I'm a sucker for Brainy and Kara so I love this moment between Sugar and Supergirl where Kara calls Brainy a cutey. Just perfect.
While the two Legions talk and bicker, Supergirl does the obvious thing. She heads to STAR Labs where she and Sugar take the Transdimensional Modulator.
Have I said that Evely's Supergirl is perfect? Because it is.
And then the real ka-pow moment.
When Sugar and Kara return to the museum, it now looks like there are four Legions present.
The Adventure Comics #247 version.
The Silver Age Brainy Version.
A Dave Cockrum era version (given the costumes on that Saturn Girl, Shrinking Violet, and Timber Wolf).
And a Baxter era version, given the presence of Blok, White Witch, and Dream Girl.
For someone craving a Legion book on the racks, this is like a sudden smorgasbord.
There is so much is in this panel.
I love the older Garth consoling the younger one about the loss of limb. (The loss of life is about to happen.)
I love the startled younger Imra looking at the bikini get-up on the older version.
And boy oh boy, do I love that Cockrum Vi costume.
But I love the immediate sense that this scene is chaotic. This isn't a cozy chat. People are fired up.

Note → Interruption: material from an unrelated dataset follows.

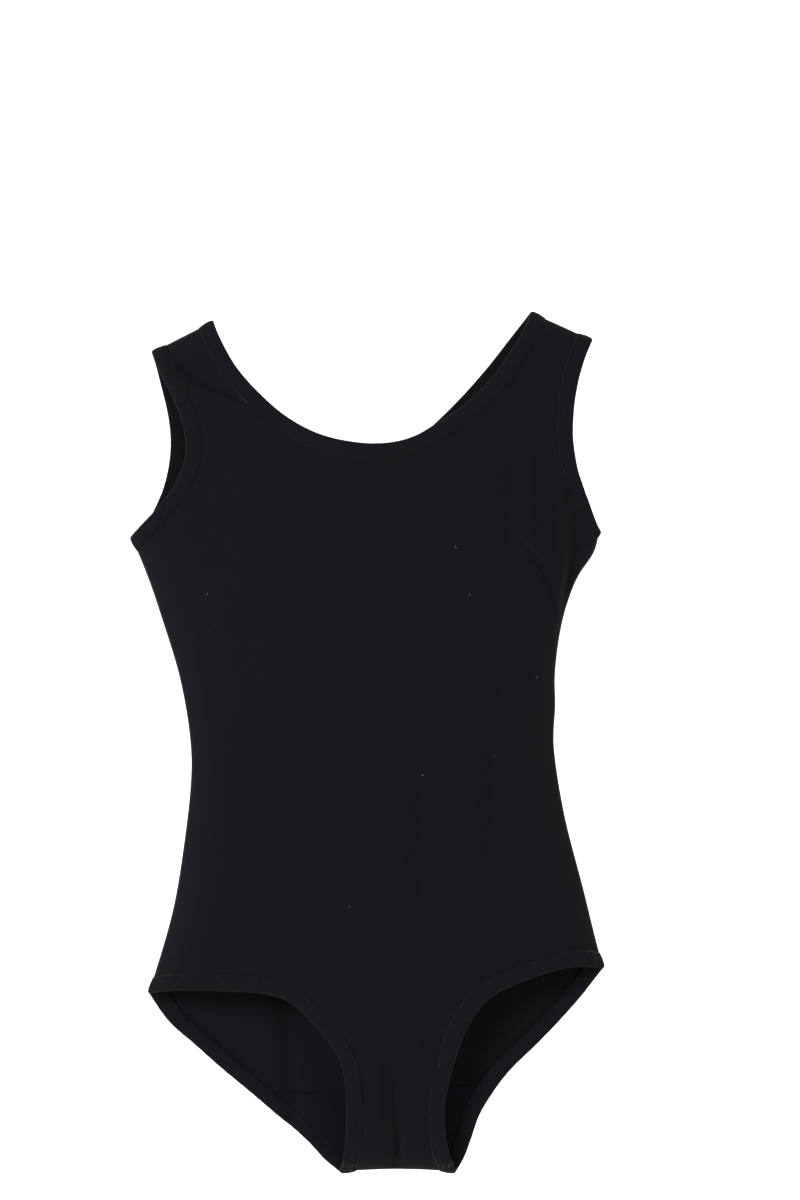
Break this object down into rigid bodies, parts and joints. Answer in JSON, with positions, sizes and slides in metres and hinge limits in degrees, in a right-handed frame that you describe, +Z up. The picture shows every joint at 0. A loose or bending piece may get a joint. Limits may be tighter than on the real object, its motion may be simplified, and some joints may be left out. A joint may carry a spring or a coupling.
{
  "type": "gymnastics leotard",
  "caption": "Black tank leotard with scooped neck, bound elastic edges, bust darts, side seams, lined crotch and a sewn label, shown hanging from its straps.",
  "frame": {"origin": "midway between the two shoulder straps, level with the top of the hanger they rest on", "axes": "+Z up, +X towards the viewer's right, the front of the garment faces -Y"},
  "size_m": [0.3389, 0.0464, 0.6142],
  "materials": {
    "jersey": "matt black cotton and elastane single jersey",
    "binding_jersey": "folded self binding of the same black jersey",
    "lining_cotton": "plain black cotton jersey lining",
    "elastic_rubber": "flat black rubber tape inside the bindings",
    "seam_thread": "overlocked seam allowance in black polyester thread",
    "label_satin": "blank off-white woven satin label"
  },
  "bodies": {
    "garment": {"front_panel": "jersey", "back_panel": "jersey", "gusset_lining": "lining_cotton", "neck_binding": "binding_jersey", "neck_elastic": "elastic_rubber", "armhole_left_binding": "binding_jersey", "armhole_left_elastic": "elastic_rubber", "armhole_right_binding": "binding_jersey", "armhole_right_elastic": "elastic_rubber", "leg_left_binding": "binding_jersey", "leg_left_elastic": "elastic_rubber", "leg_right_binding": "binding_jersey", "leg_right_elastic": "elastic_rubber", "bust_dart_left": "jersey", "side_seam_left": "seam_thread", "shoulder_seam_left": "seam_thread", "bust_dart_right": "jersey", "side_seam_right": "seam_thread", "shoulder_seam_right": "seam_thread", "crotch_seam": "seam_thread"},
    "label": {"care_label": "label_satin"}
  },
  "joints": [
    {"name": "label_flap", "type": "hinge", "parent": "garment", "child": "label", "pos_m": [-0.00259, 0.01602, -0.112], "axis": [-1, 0, 0], "range_deg": [0, 170]}
  ]
}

Before he can run, Sugar tosses him the device which leads to an off screen brouhaha.
You can feel for Starfinger. I guess he was hoping to slink off once he saw just how outnumbered he was.
But all the fighting is off screen, albeit loud.
Sugar can't believe this is happening to her and the museum. Luckily Supergirl has removed all the exhibits so they won't be destroyed. Kara also decides to sit out the nonsense and simply view it with Sugar and Spike.
But there is one last needling of Sugar. Spike asks Supergirl out.
I'm an old time reader who loves continuity. I'm a Supergirl fan. I'm a Legion fan. I'm someone who loves good old-fashioned fun stories. For me, this was perfect. Kudos to Giffen for making me smile so widely.
And equal kudos to Evely for bring such a fine line to the art. Just fantastic.
So, are the rest of the Sugar and Spike stories this good?